1.Grant of Options. The Company hereby grants on the Grant Date to the Optionee an option to purchase, in whole or in part, on the terms provided herein and in the Plan, [•] shares of Stock (the “Shares”), at an exercise price of [$•] per Share (the “Options”).
The Options evidenced by this Agreement are intended to be, and are hereby designated nonstatutory options, that is, options that do not
qualify as incentive stock options under Section 422.
2.Vesting.
(a)Time-Based Vesting. During the Optionee’s Employment, the Options shall vest and become exercisable with respect to:
(i)[•] Shares on and after [•];
(ii)an additional [•] Shares on and after [•]; and
(iii)an additional [•] Shares on and after [•].
(b)Termination of Employment. Automatically and immediately upon the cessation of the Optionee’s Employment, all outstanding and unvested Options shall cease to be exercisable and will terminate,
except that upon a termination of Employment due to the Optionee’s death or upon the Optionee’s Retirement any and all unvested Options will vest and become fully exercisable.

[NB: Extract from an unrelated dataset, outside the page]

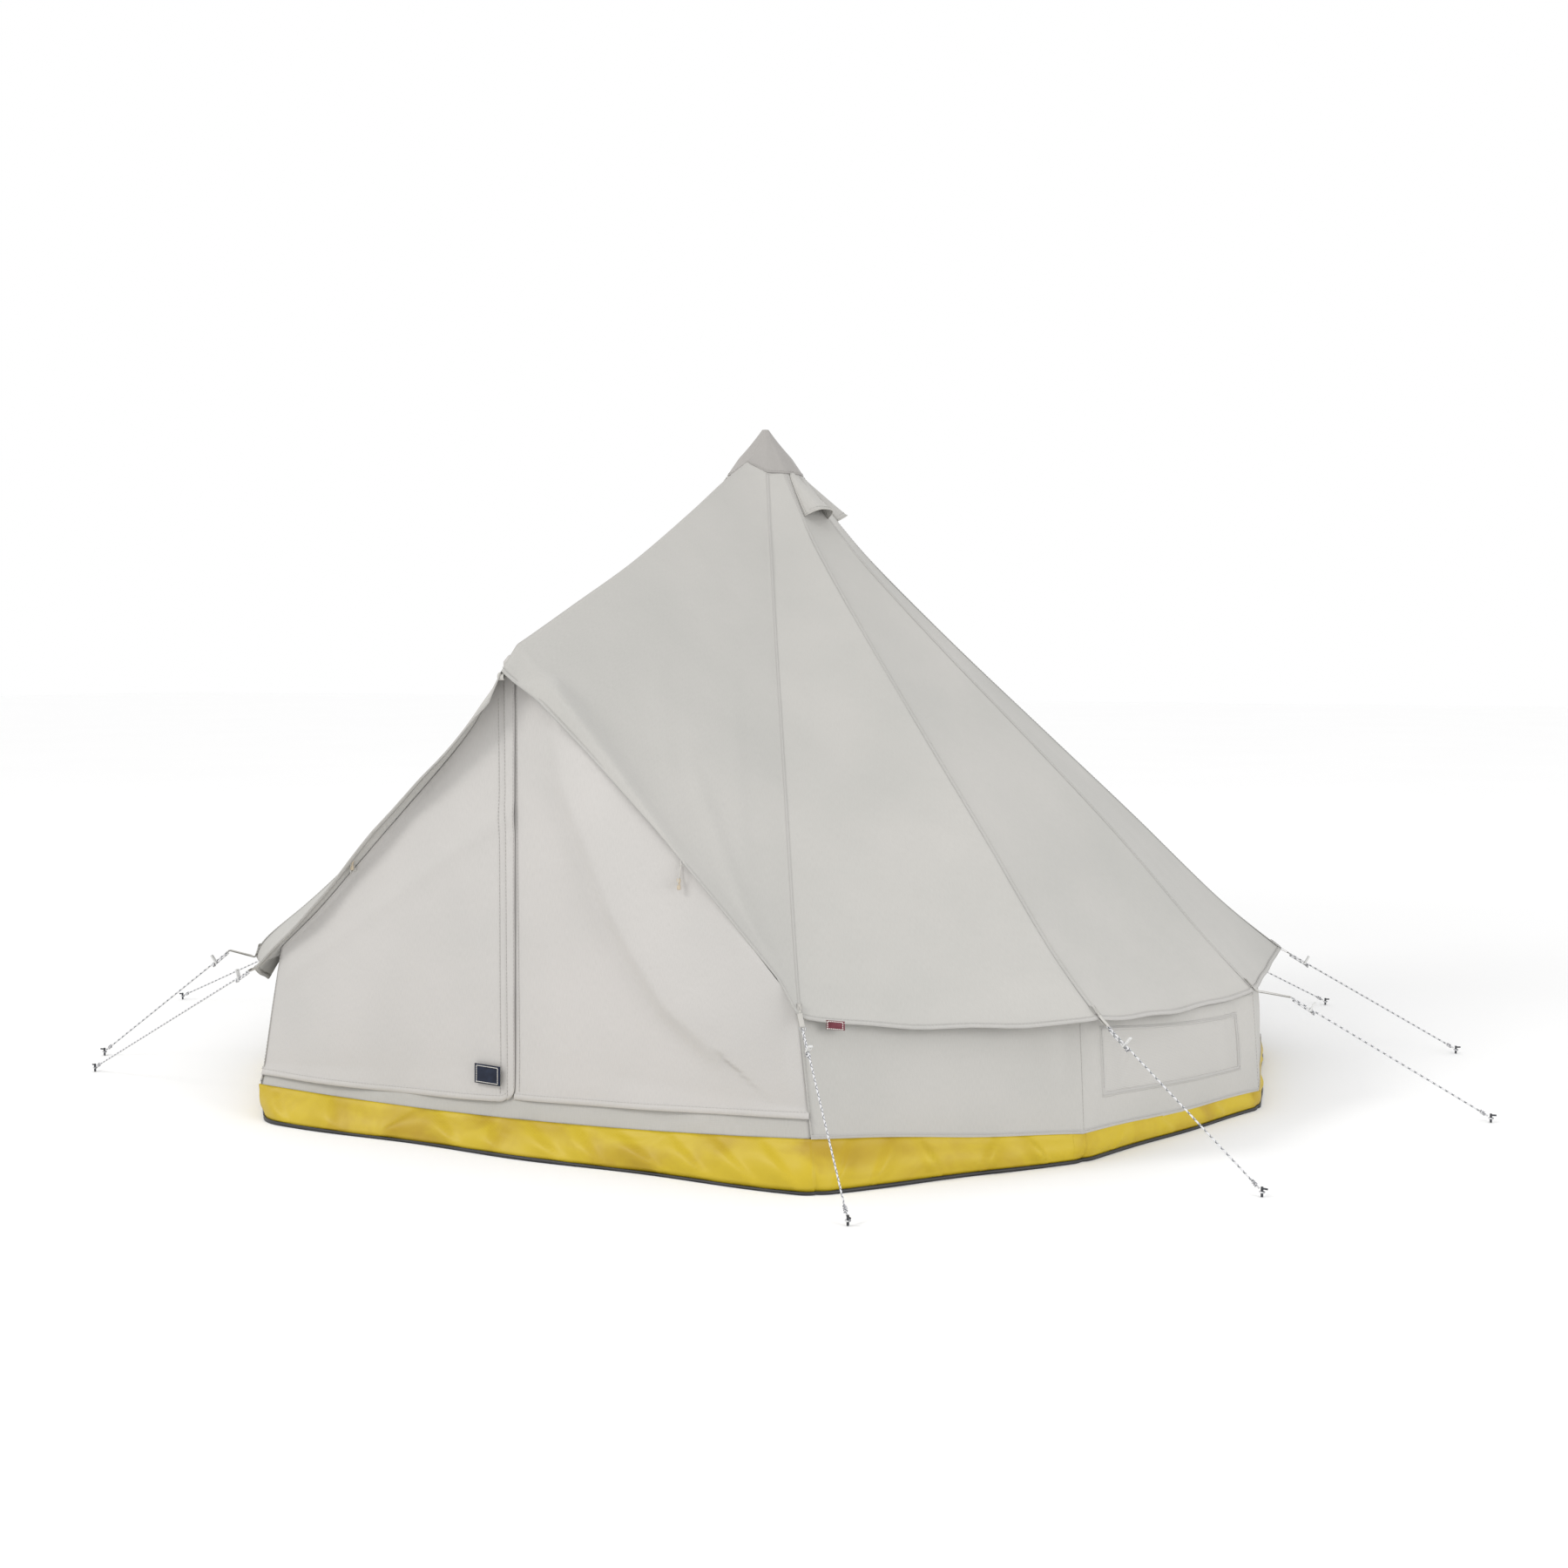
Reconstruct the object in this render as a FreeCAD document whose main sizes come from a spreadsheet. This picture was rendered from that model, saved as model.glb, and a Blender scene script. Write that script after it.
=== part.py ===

(c)Competitive Activity During Employment. Automatically and immediately in the event the Board determines that the Optionee was not in compliance with any non-competition, non-solicitation, non-disclosure, or confidentiality agreement with the Company or its Affiliates, or, if not subject to such agreement, engaged in Competitive Activity, all outstanding Options, both vested and unvested, shall cease to be exercisable and will terminate.
Notwithstanding the foregoing (but subject to any contrary provision of this Agreement or any other written agreement between the
Company and the Optionee or any employee benefit plan or program sponsored by the Company and in which the Optionee participates, in each case with respect to vesting and termination of Options granted under the Plan and Shares deliverable upon exercise of such Options), no Options shall vest or shall become eligible to vest on any date specified above unless the Optionee is then, and since the Grant Date has continuously been, employed by or providing services to the Company or its Affiliates in a manner that satisfies eligibility and participation criteria described in the Plan.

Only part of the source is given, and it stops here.